Lo otro que se pone de manifiesto acá es el extremo poder que se les reconoce a los medios y específicamente a la Gran Prensa, lo que demuestra que nuestra democracia no es “el gobierno del pueblo, por el pueblo y para el pueblo”, ni muchísimo menos el de la “Rule of Law”, sino el de otra entelequia: la opinión y, más concretamente, los que dicen orientarla y, en el fondo, la manipulan.

Señalemos otro lunar, que es más bien una verruga, en la faz de esta situación.

Se trata de que Santos y sus ministros son tan responsables como el Congreso y las Cortes por lo sucedido con la reforma judicial. Pero, por una extraña suerte de prestidigitación, los errores gubernamentales en tan delicada materia no sólo no le generaron responsabilidades jurídicas, sino que terminaron acrecentando peligrosamente sus poderes, al autoadjudicarse, dizque con miras a corregirlos, unas competencia en materia de reformas constitucionales que ningún gobierno ha tenido en toda la historia de la república.

Un viejo y sapientísimo principio jurídico reza que nadie puede beneficiarse de su propia iniquidad.

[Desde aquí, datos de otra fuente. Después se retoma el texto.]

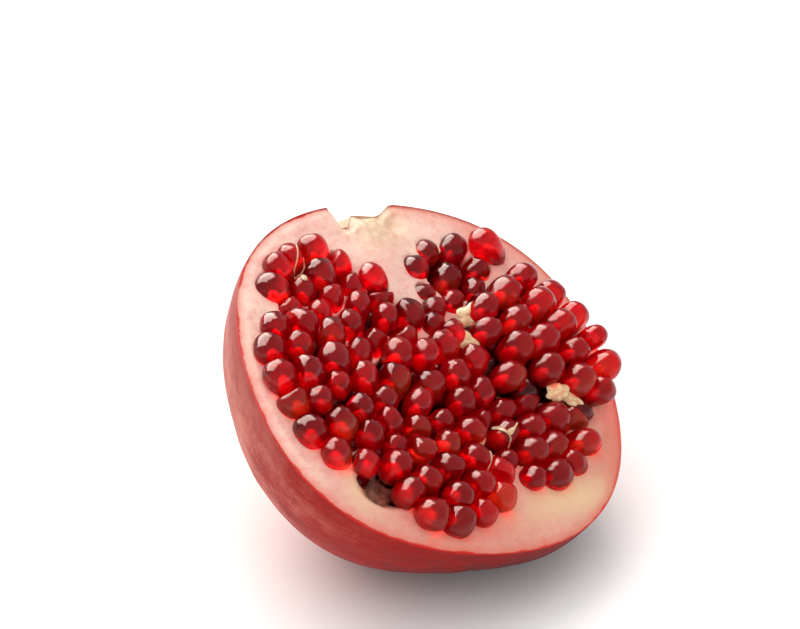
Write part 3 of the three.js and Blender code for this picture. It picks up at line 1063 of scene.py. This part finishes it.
@dataclass
class Rind:
    """The rind: skin outside, pith inside and the hollow that the arils fill."""

    clusters: ArilClusters
    lie: Lie = field(default_factory=Lie)
    face_radius: float = 50.8
    back_depth: float = 44.0
    # How many blunt corners the outline has, their height and their turn.
    shoulders: tuple[int, float, float] = (4, 1.1, 30.0)
    # How far the fuller side swells out, and where it is.
    lopsided: tuple[float, float] = (0.9, 30.0)
    # How many ridges the back has, and their height as a share.
    ridges: tuple[int, float] = (6, 0.012)
    stem_way: tuple[float, float, float] = (-0.15, -0.82, -0.55)
    stem_distance: float = 46.6
    stem_blend: float = 3.0
    crown_way: tuple[float, float, float] = (0.1, 0.995, 0.0)
    crown_distance: float = 50.8
    notch_depth_down: float = 9.0
    # Places across the face, and how far the rim is torn back there.
    notch: tuple[tuple[float, float], ...] = (
        (-0.9, 0), (-0.5, 6.3), (1.8, 6.3), (4.2, 3.2), (10.4, 3.9), (12.4, 3.2), (16, 0.4), (17.5, 0),
    )
    floor_depth: float = 38.5
    floor_share: float = 0.92
    edge_drop: float = 0.8
    edge_width: float = 3.0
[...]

Sin embargo, Santos yerra y extrae ventajas de sus entuertos.

¿Habrase visto algo más ofensivo para el buen gobierno y el buen orden de la comunidad en toda nuestra historia?

Le escuché ayer a Rafael Nieto Loaiza en una brillante disertación  que hizo en la Universidad Pontificia Bolivariana  para inaugurar el semestre académico de la Escuela de Ciencia Política, un inquietante comentario sobre las dimensiones de la crisis de la confianza ciudadana en la institucionalidad que registran las últimas encuestas, en las que todas las altas autoridades civiles salen mal calificadas.

Ese descontento tendrá, tarde o temprano, repercusiones en el orden constitucional.

Por consiguiente, es hora de ir pensando seriamente en hacer los ajustes que convengan, no sea que haya que hacerlos después de sopetón y a las volandas, incurriendo en las deplorables improvisaciones de que está plagada la Constitución de 1991.